With this move, Kirk tries to cover his own sins. It is clear Kirk doesn’t draw accurate conclusions or even name the polling questions accurately.
This entire claim also echoes what Kirk wrote at the beginning of the op-ed: “… any elected government leaders other than President Trump, are willing to stand up for the beliefs and intentions of a majority of Americans.” We can assume here that the “beliefs” and “intentions” are the importance of border security and the desire to build a border wall.
Kirk is wrong to claim that the “majority of Americans” support building that wall. According to January 2019 Gallup poll, “Sixty percent of Americans oppose major new construction of walls along the U.S.-Mexico border — the goal behind President Donald Trump’s budget showdown with Democratic leaders that led to a record 35-day partial shutdown of the federal government.”

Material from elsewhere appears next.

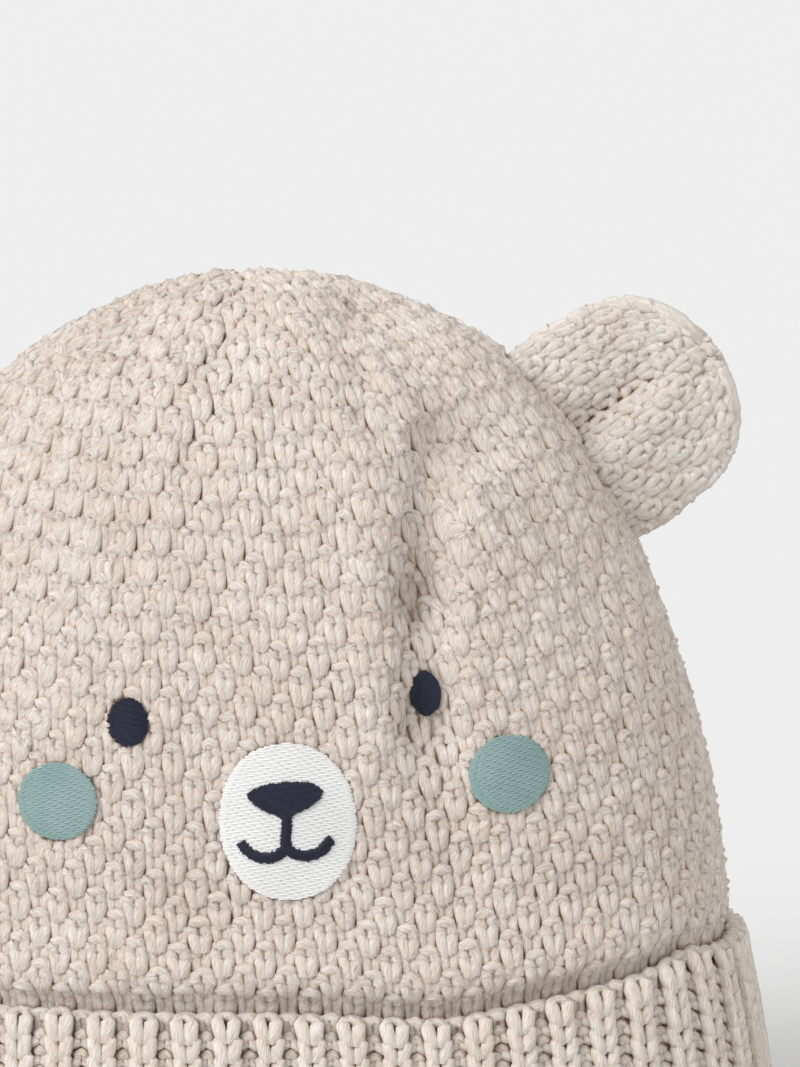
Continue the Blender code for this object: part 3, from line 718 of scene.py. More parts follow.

Here is the results with a previous poll:
“[Trump] has been the subject contrived criminal investigations that have seen the use of law enforcement agencies turned into Tammany Hall type machinery.”

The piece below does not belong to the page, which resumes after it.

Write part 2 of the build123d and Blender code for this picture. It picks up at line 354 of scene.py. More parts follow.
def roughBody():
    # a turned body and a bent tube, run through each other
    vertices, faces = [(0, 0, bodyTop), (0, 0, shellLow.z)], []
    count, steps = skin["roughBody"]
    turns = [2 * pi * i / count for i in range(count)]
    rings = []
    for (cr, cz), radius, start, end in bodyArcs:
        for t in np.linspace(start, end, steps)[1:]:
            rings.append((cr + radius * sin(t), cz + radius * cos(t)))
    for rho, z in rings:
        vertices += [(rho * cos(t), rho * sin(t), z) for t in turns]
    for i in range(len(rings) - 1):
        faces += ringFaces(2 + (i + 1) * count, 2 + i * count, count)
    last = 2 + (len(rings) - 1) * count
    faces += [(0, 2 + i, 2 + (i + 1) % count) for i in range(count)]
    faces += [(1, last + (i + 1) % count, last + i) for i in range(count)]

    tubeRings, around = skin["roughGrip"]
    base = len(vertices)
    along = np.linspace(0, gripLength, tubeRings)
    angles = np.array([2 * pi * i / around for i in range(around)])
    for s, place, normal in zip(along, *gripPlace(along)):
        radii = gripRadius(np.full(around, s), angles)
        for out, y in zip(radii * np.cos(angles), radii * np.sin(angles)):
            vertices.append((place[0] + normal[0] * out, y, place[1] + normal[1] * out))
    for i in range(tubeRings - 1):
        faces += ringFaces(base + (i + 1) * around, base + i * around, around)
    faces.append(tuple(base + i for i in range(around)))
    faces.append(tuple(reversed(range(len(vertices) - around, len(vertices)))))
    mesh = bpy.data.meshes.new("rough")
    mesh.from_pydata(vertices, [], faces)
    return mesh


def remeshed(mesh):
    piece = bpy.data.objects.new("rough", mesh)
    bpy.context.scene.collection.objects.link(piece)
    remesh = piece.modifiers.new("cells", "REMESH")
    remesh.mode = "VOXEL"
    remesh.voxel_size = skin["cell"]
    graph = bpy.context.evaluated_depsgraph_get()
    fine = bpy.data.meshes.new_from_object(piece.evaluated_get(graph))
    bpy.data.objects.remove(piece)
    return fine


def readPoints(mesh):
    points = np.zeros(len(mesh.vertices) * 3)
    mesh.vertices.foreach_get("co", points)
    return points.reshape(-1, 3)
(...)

The key fact error here is “contrived.” Kirk has long derided the Mueller investigation, echoing Trump’s “witch hunt” and “presidential harassment” false statements. Here with an adjective that can be defined as “deliberately created rather than arising naturally or spontaneously” Kirk errors again. The investigation into Russia election interference arose because of statements and actions by Trump campaign operatives that predated the Mueller investigation’s legal opening, actions and statements that raised the eyes of the FBI. Such an investigation then rose “naturally” from the suspicions about those actions.

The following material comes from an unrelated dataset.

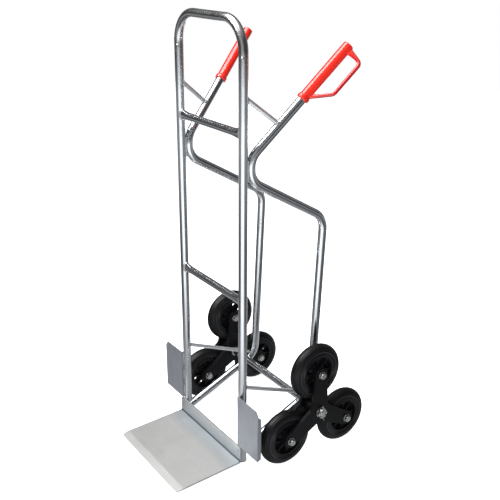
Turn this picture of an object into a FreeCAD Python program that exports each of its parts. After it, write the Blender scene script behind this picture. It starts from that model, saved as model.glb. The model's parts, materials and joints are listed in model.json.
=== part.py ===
import FreeCAD, Part
import math
import os

from FreeCAD import Vector

# Stair climbing trolley: an aluminium tube frame with a toe plate, and on each side a
# three-armed star that carries three solid rubber wheels.
# Everything below is laid out with X to the trolley's right, Y to its back, Z up, and
# Y = 0 on the uprights' axes.  save() then moves it back by upright_shift, so that the
# written origin is on the floor under the middle of the whole trolley's box.

# ---- frame tubes ----
tube_d = 25.4
tube_wall = 2.0
upright_x = 160.0              # each upright's distance from the middle plane
height = 1319.7                # floor to the top of the loop
loop_bend_r = 82.0             # centreline
loop_joint_z = 1197.0          # where the loop meets the uprights
sleeve_length = 54.0           # half in the loop's leg, half in the upright
sleeve_wall = 2.0
upper_bar_z = 1020.0
middle_bar_z = 541.0
crossbar_d = 22.0
fit_gap = 0.05                 # radial clearance between pieces that slide or are plugged in
tiny = 0.01                    # tolerance when edges are picked by their place
foot_z = 5.0                   # underside of the plugs in the feet of the uprights
foot_flange = 3.0
plug_depth = 16.0
plug_wall = 2.5

# ---- side frames: one bent tube each, from the grip to the foot of the upright ----
frame_bend_r = 60.0
grip_end = Vector(230.0, 288.0, 1236.0)
contact_top_z = 954.0          # the tube runs along the back of the upright up to here
contact_low_z = 890.0
rear_corner = Vector(153.0, 292.0, 736.0)
heel_corner_y = 268.5          # the lower corner, behind the axle
foot_end = Vector(153.0, 0.0, 35.5)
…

For those who don’t know “Tammany Hall” was “the name given to the Democratic political machine that dominated New York City politics from the mayoral victory of Fernando Wood in 1854 through the election of Fiorello LaGuardia in 1934.” It is best known for “charges of corruption levied against leaders such as William M. “Boss” Tweed.” Tweed’s corruption included “a variety of schemes, such as faked leases, unnecessary repairs, and overpriced goods, to launder hundreds of thousands of dollars of city funds,” along with “voter fraud and rigged elections.”
In the end, “Boss Tweed was brought down in large part by an expose by the New York Times and Harper’s political cartoonist Thomas Nast, who were investigating the large scale of corruption among the city’s political officials. Despite their efforts, they were largely unsuccessful until the election of 1871, when the public began to turn on Boss Tweed and the Tammany Hall machine.”
As usual, Kirk is trying to rhetorically reverse labels thrown at Trump back onto the Mueller investigation, and more broadly, the Democratic party.
Tweed has many similarities to Trump — hiring friends, voter suppression, fraud by campaign officials, and of course, emoluments.
Trump, Jesus, and the Association Game
Kirk calls the 12 GOP Senators who voted against the president’s emergency declaration the “gang of 12.”
But he also frames his entire op-ed in terms of the Christian gospel story of the last week of Jesus and the defection of his 12 disciples.
Here are the references to the gospels by Kirk:
12 Republican Senators (does that number sound at all familiar in the context of Lent?)
In the end, they all forsook him and fled.
We have the classic plotline of one solitary figure standing up against a unified threat. In traditional literature, the story usually ends tragically.
Kirk is implicitly saying that Trump is Jesus. Others have used different biblical figures to describe Trump. In short, those others paint Trump as a “vessel” for God. Kirk takes a short but important leap to Trump as Jesus, who was also a kind of vessel.
But the biggest link between Jesus and Trump is how Kirk ties both to Lent. Kirk says that the purpose of “giving up something for Lent” by Christians is to “focus on their faith and bring them nearer their God.” Kirk is giving up for Lent “the hope that any elected government leaders other than President Trump, are willing to stand up for the beliefs and intentions of a majority of Americans.”
So then the question is: how does this lack help Kirk focus his faith and bring him closer to Trump as the Jesus figure?
Kirk makes it clear his act of hopelessness — or discouragement over the courage of other US political leaders — fosters a focus on the hope of Trump. Kirk writes: “Is anybody ready to join me in giving up? Fortunately, the President isn’t giving up. He is going to veto…”
Then throughout Kirk’s focus on Trump’s “sacrifice” and the “tremendous adversity” the president has faced, Kirk sees all the sacrifice and adversity in his own “political” life. That focus helps us to see that Kirk’s last sentence is directed at others but also himself: “Have the courage to keep fighting.”
A focus on Trump as Jesus and his courage helps Kirk grow closer to Trump as Jesus and helps Kirk gain more courage.
The final association between Jesus and Trump is the hero. Kirk sees both as heroes because both heroically sacrificed themselves for their disciples. And not just those who believe in them, but the “whole world.”
This is why to Kirk saving America equals salvation in the religious sense. Saving America will only happen when a certain type of person is elected: “If this most recent rebuke of the President in the Senate doesn’t make clear to all Americans that the answer to our problems isn’t just to elect more Republicans, I don’t know what else can… We don’t need more “R’s” in elected government and we certainly don’t need more “D’s.” What we need are more “C’s,” as in courage.”
In the Christian gospels and scriptures, the “elect” can be a small number or it can be a big number. Kirk here is implying it can be a democratic majority.
This is Christian nationalism at its clearest.